Consolidation / M&A dynamics
No specific seed M&A flags for this category, but it’s an active and crowded space with frequent funding rounds and acquisitions as platforms converge SAST + SCA + secrets + pipeline into single “AppSec platform” offerings. The notable recent shift is positioning around AI-generated code and AI coding agents, with several vendors (endor-labs, socket, semgrep) marketing AI-code-specific detection. Native platform options (github-advanced-security, gitlab) pull buyers toward whoever already hosts their repos.
Adjacent categories
- secrets-management — secrets scanning here finds leaked credentials; secrets managers store them properly.
- promotion-gates — supply-chain scans are a natural gate between experiment and production.
- policy-as-code — pipeline policy enforcement (e.g. block builds failing a scan).
- ephemeral-environments — short-lived build/dev compute these tools protect.
Survey
Question: Which software supply chain / coding security tool does your firm use or evaluate, including for AI-generated code?
Answer options (multi-select):
- Snyk
- Semgrep
- Endor Labs
- Socket
- Apiiro
- Legit Security
- Aikido Security
- Sonatype
- JFrog
- GitHub Advanced Security
- GitLab Ultimate
- Other (Please Specify)
Response scale: multi-select; Interested; Considering/evaluating; Pilot/implementing; In production; Would recommend; Would not recommend.
Notes for survey design: Long option list — relevant mainly to firms that actually build software, so route this question behind a “do you develop in-house?” filter to avoid noise from pure SaaS consumers.
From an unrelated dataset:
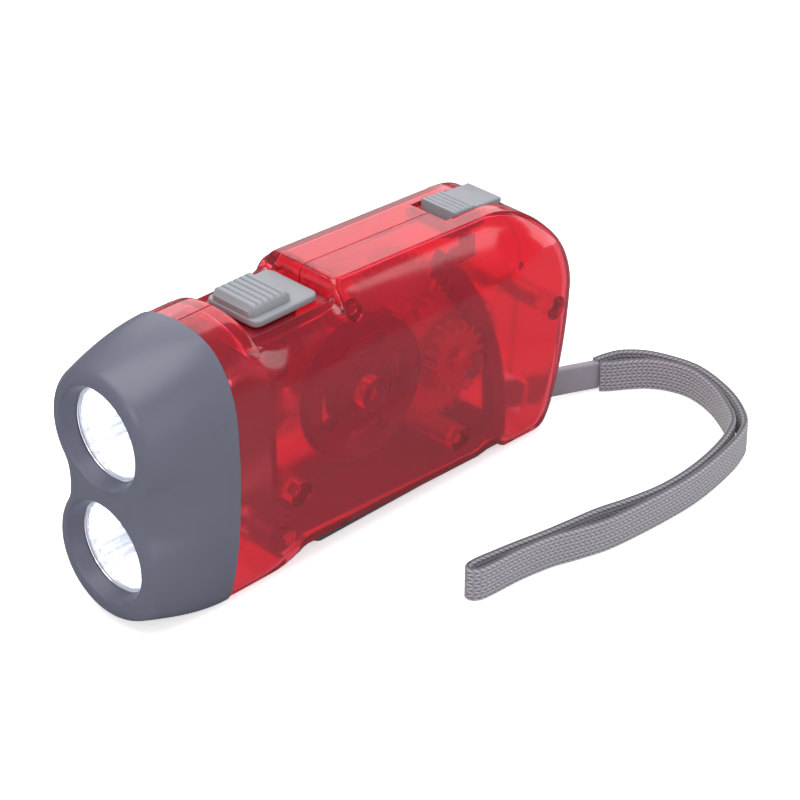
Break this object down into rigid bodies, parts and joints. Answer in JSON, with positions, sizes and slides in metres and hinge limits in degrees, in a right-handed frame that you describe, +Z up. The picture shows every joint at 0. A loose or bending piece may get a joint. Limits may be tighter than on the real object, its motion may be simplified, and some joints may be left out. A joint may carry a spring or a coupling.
{
  "type": "squeeze dynamo torch",
  "caption": "Hand-powered torch: twin lamps in a grey head, a clear casing over a gear train and flywheel, a squeeze lever underneath and a wrist strap.",
  "frame": {"origin": "on the surface the torch stands on, under the middle of the torch without its strap", "axes": "+X towards the tail and the strap, so the lamps face -X; +Y towards the side with the screw heads; +Z up, towards the switch"},
  "size_m": [0.1381, 0.0668, 0.0555],
  "materials": {
    "casing_red": "clear, polished",
    "bezel_grey": "satin",
    "slider_grey": "satin",
    "lever_grey": "satin",
    "lens_clear": "clear, polished",
    "reflector_mirror": "mirror",
    "led_lit": "lit",
    "gear_white": "moulded",
    "flywheel_grey": "moulded",
    "steel": "bright",
    "magnet_dark": "dull",
    "copper_wire": "enamelled",
    "contact_brass": "bright",
    "board_green": "lacquered",
    "dark_plastic": "moulded",
    "wire_red": "sleeved",
    "wire_black": "sleeved",
    "strap_webbing": "braided",
    "tab_sleeve": "smooth"
  },
  "bodies": {
    "casing": {"shell_left": "casing_red", "shell_right": "casing_red", "flywheel_axle": "steel", "drive_axle": "steel", "middle_axle": "steel", "screw_front": "steel", "screw_lower": "steel", "screw_rear": "steel", "screw_upper": "steel", "strap_anchor_pin": "steel", "bezel": "bezel_grey", "lens_upper": "lens_clear", "reflector_upper": "reflector_mirror", "led_upper": "led_lit", "lens_lower": "lens_clear", "reflector_lower": "reflector_mirror", "led_lower": "led_lit", "lamp_board": "board_green", "diode_1": "dark_plastic", "diode_2": "dark_plastic", "diode_3": "dark_plastic", "diode_4": "dark_plastic", "capacitor": "dark_plastic", "contact_strip_left": "contact_brass", "contact_strip_right": "contact_brass", "lever_pivot_pin": "steel", "return_spring": "steel", "stator_core": "steel", "coil_bobbin": "dark_plastic", "coil_winding": "copper_wire", "cell_holder": "dark_plastic", "cell_inner": "steel", "cell_outer": "steel", "wire_coil_red": "wire_red", "wire_coil_black": "wire_black", "wire_cell_red": "wire_red", "wire_cell_black": "wire_black", "strap_tab": "tab_sleeve", "strap_leg_outer": "strap_webbing", "strap_leg_inner": "strap_webbing"},
    "lever": {"squeeze_lever": "lever_grey"},
    "pinion": {"drive_pinion": "gear_white"},
    "wheel": {"main_wheel": "gear_white"},
    "middle": {"middle_gear": "gear_white"},
    "rotor": {"flywheel": "flywheel_grey", "rotor_magnet": "magnet_dark"},
    "switch": {"switch_slider": "slider_grey", "switch_carriage": "dark_plastic", "switch_leaf": "contact_brass"},
    "lock": {"lock_slider": "slider_grey"}
  },
  "joints": [
    {"name": "lever_hinge", "type": "hinge", "parent": "casing", "child": "lever", "pos_m": [-0.02, 0, 0.0078], "axis": [0, 1, 0], "range_deg": [0, 20], "deforming": ["return_spring"]},
    {"name": "pinion_spin", "type": "hinge", "parent": "casing", "child": "pinion", "pos_m": [0.0262, 0, 0.0264], "axis": [0, 1, 0], "continuous": true},
    {"name": "wheel_spin", "type": "hinge", "parent": "casing", "child": "wheel", "pos_m": [0.0262, 0, 0.0264], "axis": [0, 1, 0], "continuous": true},
    {"name": "middle_spin", "type": "hinge", "parent": "casing", "child": "middle", "pos_m": [0.01409, 0, 0.03746], "axis": [0, 1, 0], "continuous": true},
    {"name": "flywheel_spin", "type": "hinge", "parent": "casing", "child": "rotor", "pos_m": [-0.0002, 0, 0.0312], "axis": [0, 1, 0], "continuous": true},
    {"name": "switch_slide", "type": "slide", "parent": "casing", "child": "switch", "axis": [-1, 0, 0], "range_m": [0, 0.003]},
    {"name": "lock_slide", "type": "slide", "parent": "casing", "child": "lock", "axis": [-1, 0, 0], "range_m": [0, 0.002]}
  ],
  "couplings": [
    {"joint": "pinion_spin", "follows": "lever_hinge", "ratio": 8.7818},
    {"joint": "middle_spin", "follows": "flywheel_spin", "ratio": -0.3},
    {"joint": "wheel_spin", "follows": "flywheel_spin", "ratio": 0.084375}
  ]
}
Snyk, GitHub Advanced Security, and GitLab Ultimate are the table-stakes/native options; Socket, Endor, Apiiro, and Legit are more specialized. Native platform choice (GitHub vs GitLab) strongly predicts the answer. Aikido skews to smaller teams.
Open taxonomy questions
- This page bundles SAST, SCA, secrets scanning, and pipeline/SBOM security under one slug; if respondents shop these separately we may need sub-categories.
- Overlap with secrets-management on secrets detection vs storage — keep the “find” vs “vault” distinction explicit.